How Much Female Soccer Players Make Around the World

Most players on the U.S. women's national team play professionally in the NSWL, pulling in salaries of less than $50,000. But the NSWL isn't the only professional female soccer league in the world, and it's possible to make more money elsewhere.

Lyon, which plays in the Champions League in Europe and is often cited as the world's best-paid women's pro soccer team, reportedly pays its players an average of 162,000 euros (about $182,00) annually. Unsurprisingly, in a recent ranking of the best female soccer players in the world, 5 out of the top 10 play professionally for Lyon.

For the sake of comparison, the top players in the Women's Super League (WSL), in England, make about $44,000 a year, on par with the maximum salaries for NSWL players in the U.S.

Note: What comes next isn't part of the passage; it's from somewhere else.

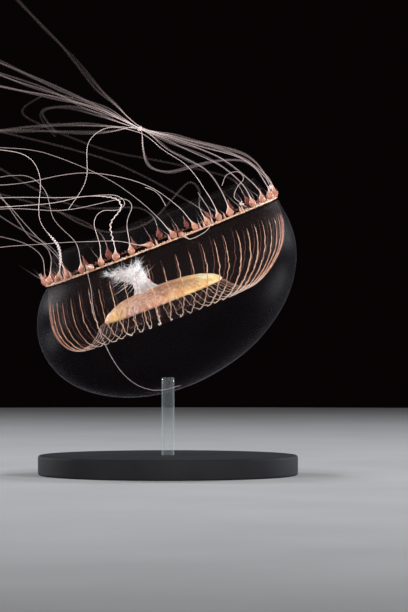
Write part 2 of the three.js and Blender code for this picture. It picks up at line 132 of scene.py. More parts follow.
# ---- Materials ----
class Material:
    """A procedural material, built up node by node round one Principled shader."""

    def __init__(self, name):
        self.made = bpy.data.materials.new(name)
        self.made.use_nodes = True
        self.tree = self.made.node_tree
        self.shader = self.tree.nodes["Principled BSDF"]
        self.place = self.node("ShaderNodeTexCoord").outputs["Object"]

    def node(self, kind, **values):
        """A node whose settings and inputs have the values given."""
        made = self.tree.nodes.new(kind)
        for name, value in values.items():
            if hasattr(made, name):
                setattr(made, name, value)
            else:
                made.inputs[name].default_value = value
        return made

    def link(self, output, target):
        self.tree.links.new(output, target)

    def noise(self, scale, detail=4):
        made = self.node("ShaderNodeTexNoise", Scale=scale, Detail=detail, Roughness=0.55)
        self.link(self.place, made.inputs["Vector"])
        return made.outputs["Fac"]

    def ramp(self, factor, stops):
        """Turns a factor into a grey or a colour, through stops of (where, value)."""
        made = self.node("ShaderNodeValToRGB")
        elements = made.color_ramp.elements
        while len(elements) < len(stops):
            elements.new(0.5)
        for element, (at, colour) in zip(elements, stops):
            element.position = at
            element.color = (*colour, 1) if isinstance(colour, tuple) else (colour, colour, colour, 1)
        self.link(factor, made.inputs["Fac"])
        return made.outputs["Color"]

    def attribute(self, name):
        return self.node("ShaderNodeAttribute", attribute_name=name).outputs["Fac"]

    def facing(self):
        """0 where the surface is met square on, rising to 1 where it is looked along."""
        return self.node("ShaderNodeLayerWeight", Blend=0.5).outputs["Facing"]

    def multiply(self, a, b):
        made = self.node("ShaderNodeMath", operation="MULTIPLY")
        self.link(a, made.inputs[0])
        self.link(b, made.inputs[1])
        return made.outputs[0]

    def mix(self, factor, a, b, blend_type="MIX"):
        made = self.node("ShaderNodeMix", data_type="RGBA", blend_type=blend_type)
        for value, target in ((factor, made.inputs[0]), (a, made.inputs[6]), (b, made.inputs[7])):
            if isinstance(value, (int, float)):
                target.default_value = value
            elif isinstance(value, tuple):
                target.default_value = (*value, 1)
            else:
                self.link(value, target)
        return made.outputs[2]

    def bump(self, height, strength, distance):
        made = self.node("ShaderNodeBump", Strength=strength, Distance=distance)
        self.link(height, made.inputs["Height"])
        self.link(made.outputs["Normal"], self.shader.inputs["Normal"])

    def to(self, **sockets):
        """Links an output, or sets a value, on the shader's own sockets."""
        for name, value in sockets.items():
            target = self.shader.inputs[name.replace("_", " ")]
            if isinstance(value, bpy.types.NodeSocket):
                self.link(value, target)
            else:
                target.default_value = (*value, 1) if isinstance(value, tuple) else value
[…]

Some professional women's soccer players earn much less than that. Women who play sparingly in the WSL might make in the neighborhood of $6,000 to $12,000, while the minimum NSWL salary is $16,538. In Australia's W-League, the average female player's salary is AUD $17,400, which is the equivalent of about $12,000 in U.S. dollars (Unsurprisingly, the Australian women's national team has been very vocal in the fight with FIFA for equal pay for men's and women's World Cup players.)

There are also "professional" players competing in the 2019 World Cup who make little or no money playing soccer throughout the year. Heading into the World Cup, the New York Times asked dozens of women's players how much they earned from soccer in the course of a year, and several players for Jamaica gave answers ranging from $0 to a few hundred dollars. Other players, from Thailand, South Africa, Nigeria, and Argentina, say they make less than $5,000 annually from soccer.